The more restrained Symphony No.3 precedes it; each of its three movements has an evocative title: ‘Old Folks’ Gatherin’, ‘Children’s Day’ and ‘Communion’. Largely finished in 1904, it had to wait until 1946 for its first airing. By this time Ives had long stopped composing, though he occasionally ‘tinkered’ with his manuscripts which are notorious for their indecipherability. The symphony won him a Pulitzer Prize and whilst Ives told the press: “Prizes are badges of mediocrity”, he hung the citation on his wall with pride. There is a ‘homespun’, affectionate quality about the music – perhaps looking back nostalgically to the New England of the composer’s youth and the religious gatherings it depicts.
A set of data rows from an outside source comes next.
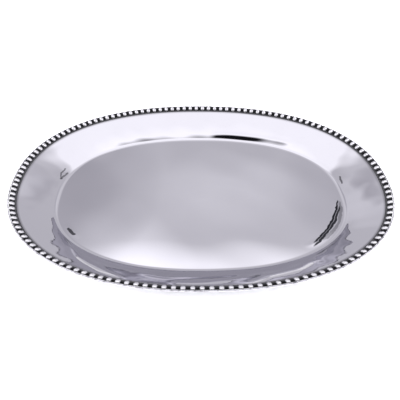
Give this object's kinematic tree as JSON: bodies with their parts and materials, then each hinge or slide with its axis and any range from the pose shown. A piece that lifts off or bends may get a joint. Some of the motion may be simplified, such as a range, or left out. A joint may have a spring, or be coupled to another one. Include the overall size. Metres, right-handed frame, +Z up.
{
  "type": "serving tray",
  "caption": "Oval polished metal serving tray with a flat well, a wide sloping flange and a beaded border in a blackened groove.",
  "frame": {"origin": "middle of the flat underside, where the tray rests on a table", "axes": "+X along the tray's length, +Y across its width, +Z up out of the well"},
  "size_m": [0.44, 0.3366, 0.0308],
  "materials": {
    "polished_pan": "hand polished to a soft mirror with faint ripples and fine hairline scratches",
    "polished_edge": "hand polished, slightly worn",
    "blackened_channel": "blackened patina, matt",
    "polished_beads": "bright polished domes with dark patina left at their feet"
  },
  "bodies": {
    "root": {"tray_pan": "polished_pan", "edge_wire": "polished_edge", "border_channel_1": "blackened_channel", "border_channel_2": "blackened_channel", "border_channel_3": "blackened_channel", "border_channel_4": "blackened_channel", "bead_strip_1": "polished_beads", "bead_strip_2": "polished_beads", "bead_strip_3": "polished_beads", "bead_strip_4": "polished_beads", "bead_strip_5": "polished_beads", "bead_strip_6": "polished_beads", "bead_strip_7": "polished_beads", "bead_strip_8": "polished_beads"}
  },
  "joints": []
}
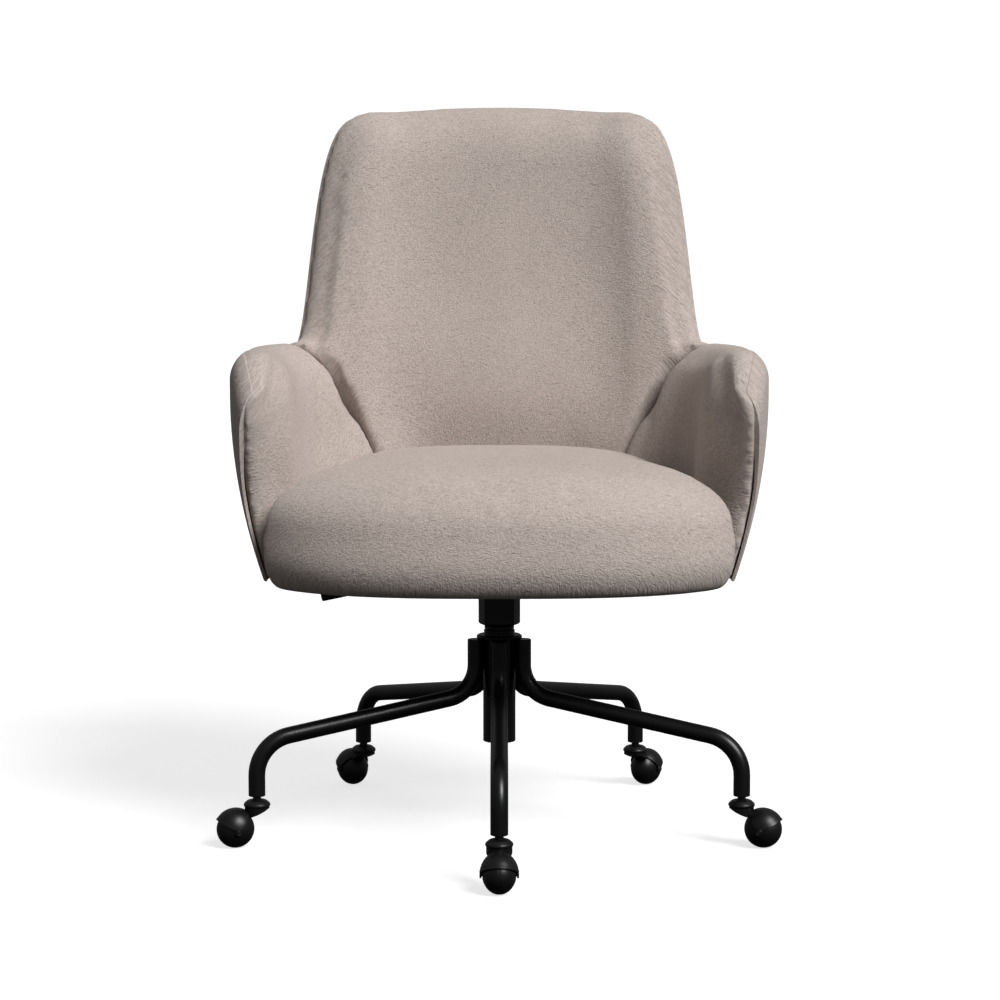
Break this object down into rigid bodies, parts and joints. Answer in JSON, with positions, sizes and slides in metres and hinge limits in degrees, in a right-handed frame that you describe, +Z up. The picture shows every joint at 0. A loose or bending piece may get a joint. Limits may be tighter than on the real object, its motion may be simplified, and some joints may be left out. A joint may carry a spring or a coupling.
{
  "type": "swivel office chair",
  "caption": "Upholstered tub chair with arms on a height-adjustable swivel column and a bent-tube star base with ball castors.",
  "frame": {"origin": "on the floor under the middle of the chair's bounding box; the column axis stands 30 mm behind it", "axes": "+Z up, the chair faces -Y, +X to the right of someone facing the chair"},
  "size_m": [0.7422, 0.7084, 0.9729],
  "materials": {
    "upholstery": "taupe woven upholstery fabric with fine horizontal slubs",
    "black_metal": "satin black powder coat",
    "black_plastic": "moulded black nylon, low sheen",
    "bright_steel": "zinc-plated turned steel",
    "rubber": "black rubber",
    "plywood": "birch plywood",
    "lining": "black non-woven dust cover"
  },
  "bodies": {
    "base": {"hub_tube": "black_metal", "hub_flange": "black_metal", "stand_tube": "black_metal", "guide_bushing": "black_plastic", "thrust_bearing": "bright_steel", "leg_1": "black_metal", "castor_socket_1": "black_plastic", "castor_stem_1": "bright_steel", "leg_2": "black_metal", "castor_socket_2": "black_plastic", "castor_stem_2": "bright_steel", "leg_3": "black_metal", "castor_socket_3": "black_plastic", "castor_stem_3": "bright_steel", "leg_4": "black_metal", "castor_socket_4": "black_plastic", "castor_stem_4": "bright_steel", "leg_5": "black_metal", "castor_socket_5": "black_plastic", "castor_stem_5": "bright_steel"},
    "lift_rod": {"piston_rod": "bright_steel", "retaining_clip": "bright_steel", "bump_stop": "rubber"},
    "seat": {"gas_cylinder": "black_metal", "column_cover": "black_plastic", "mechanism_housing": "black_metal", "seat_plate": "black_metal", "seat_bolt_1": "bright_steel", "seat_bolt_2": "bright_steel", "seat_bolt_3": "bright_steel", "seat_bolt_4": "bright_steel", "lever_pivot_pin": "bright_steel", "seat_pan": "plywood", "dust_cover": "lining", "seat_cushion": "upholstery", "outer_shell": "upholstery", "back_pad": "upholstery", "left_arm_pad": "upholstery", "right_arm_pad": "upholstery"},
    "lever": {"release_lever": "black_metal", "lever_grip": "black_plastic"},
    "release_button": {"release_pin": "bright_steel"},
    "castor_1": {"castor_yoke_1": "black_plastic", "castor_axle_1": "bright_steel"},
    "ball_1": {"castor_wheel_1": "black_plastic"},
    "castor_2": {"castor_yoke_2": "black_plastic", "castor_axle_2": "bright_steel"},
    "ball_2": {"castor_wheel_2": "black_plastic"},
    "castor_3": {"castor_yoke_3": "black_plastic", "castor_axle_3": "bright_steel"},
    "ball_3": {"castor_wheel_3": "black_plastic"},
    "castor_4": {"castor_yoke_4": "black_plastic", "castor_axle_4": "bright_steel"},
    "ball_4": {"castor_wheel_4": "black_plastic"},
    "castor_5": {"castor_yoke_5": "black_plastic", "castor_axle_5": "bright_steel"},
    "ball_5": {"castor_wheel_5": "black_plastic"}
  },
  "joints": [
    {"name": "seat_swivel", "type": "hinge", "parent": "base", "child": "lift_rod", "pos_m": [0, 0.03011, 0.1243], "axis": [0, 0, 1], "continuous": true},
    {"name": "seat_height", "type": "slide", "parent": "lift_rod", "child": "seat", "axis": [0, 0, 1], "range_m": [0, 0.09]},
    {"name": "lever_lift", "type": "hinge", "parent": "seat", "child": "lever", "pos_m": [-0.04, 0.03011, 0.3335], "axis": [0, 1, 0], "range_deg": [0, 4], "stiffness_Nm_per_rad": 1, "springref_deg": -2.86},
    {"name": "pin_press", "type": "slide", "parent": "seat", "child": "release_button", "axis": [0, 0, -1], "range_m": [0, 0.0026]},
    {"name": "castor_swivel_1", "type": "hinge", "parent": "base", "child": "castor_1", "pos_m": [0, -0.30489, 0.05], "axis": [0, 0, 1], "continuous": true},
    {"name": "ball_spin_1", "type": "hinge", "parent": "castor_1", "child": "ball_1", "pos_m": [0, -0.33409, 0.025], "axis": [1, 0, 0], "continuous": true},
    {"name": "castor_swivel_2", "type": "hinge", "parent": "base", "child": "castor_2", "pos_m": [0.3186, -0.07341, 0.05], "axis": [0, 0, 1], "continuous": true},
    {"name": "ball_spin_2", "type": "hinge", "parent": "castor_2", "child": "ball_2", "pos_m": [0.34637, -0.08244, 0.025], "axis": [0.309, 0.9511, 0], "continuous": true},
    {"name": "castor_swivel_3", "type": "hinge", "parent": "base", "child": "castor_3", "pos_m": [0.19691, 0.30113, 0.05], "axis": [0, 0, 1], "continuous": true},
    {"name": "ball_spin_3", "type": "hinge", "parent": "castor_3", "child": "ball_3", "pos_m": [0.21407, 0.32475, 0.025], "axis": [-0.809, 0.5878, 0], "continuous": true},
    {"name": "castor_swivel_4", "type": "hinge", "parent": "base", "child": "castor_4", "pos_m": [-0.19691, 0.30113, 0.05], "axis": [0, 0, 1], "continuous": true},
    {"name": "ball_spin_4", "type": "hinge", "parent": "castor_4", "child": "ball_4", "pos_m": [-0.21407, 0.32475, 0.025], "axis": [-0.809, -0.5878, 0], "continuous": true},
    {"name": "castor_swivel_5", "type": "hinge", "parent": "base", "child": "castor_5", "pos_m": [-0.3186, -0.07341, 0.05], "axis": [0, 0, 1], "continuous": true},
    {"name": "ball_spin_5", "type": "hinge", "parent": "castor_5", "child": "ball_5", "pos_m": [-0.34637, -0.08244, 0.025], "axis": [0.309, -0.9511, 0], "continuous": true}
  ],
  "couplings": [
    {"joint": "pin_press", "follows": "lever_lift", "m_per_rad": 0.037242}
  ]
}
In overall tone, it is not a million miles away from Copland’s Appalachian Spring. Ives’s scoring is at its most modest, with single woodwind, two horns and a trombone supplementing the strings. There are optional parts for timpani and bells, which are heard here to magical effect at the symphony’s conclusion.

Ives’s Second Symphony has been recorded the most frequently. Whilst largely finished in 1902, it was only in 1951 that it received its first performance – by the New York Philharmonic under Leonard Bernstein. There is a recording of that historic occasion contained in the New York Philharmonic’s 10-disc “Bernstein Live” set. Then Bernstein recorded the work commercially twice with that orchestra – his first (1960) is paired, on Sony, with the Third Symphony alongside an informative talk about Ives. His second version, for Deutsche Grammophon, dates from 1987 and is coupled with invaluable readings of some of Ives’s shorter orchestral pieces. Nevertheless, Andrew Litton, as has been indicated, is a committed advocate of this music, and whilst I would not wish to be without some of the other recordings cited, these Hyperion discs merit a very strong recommendation.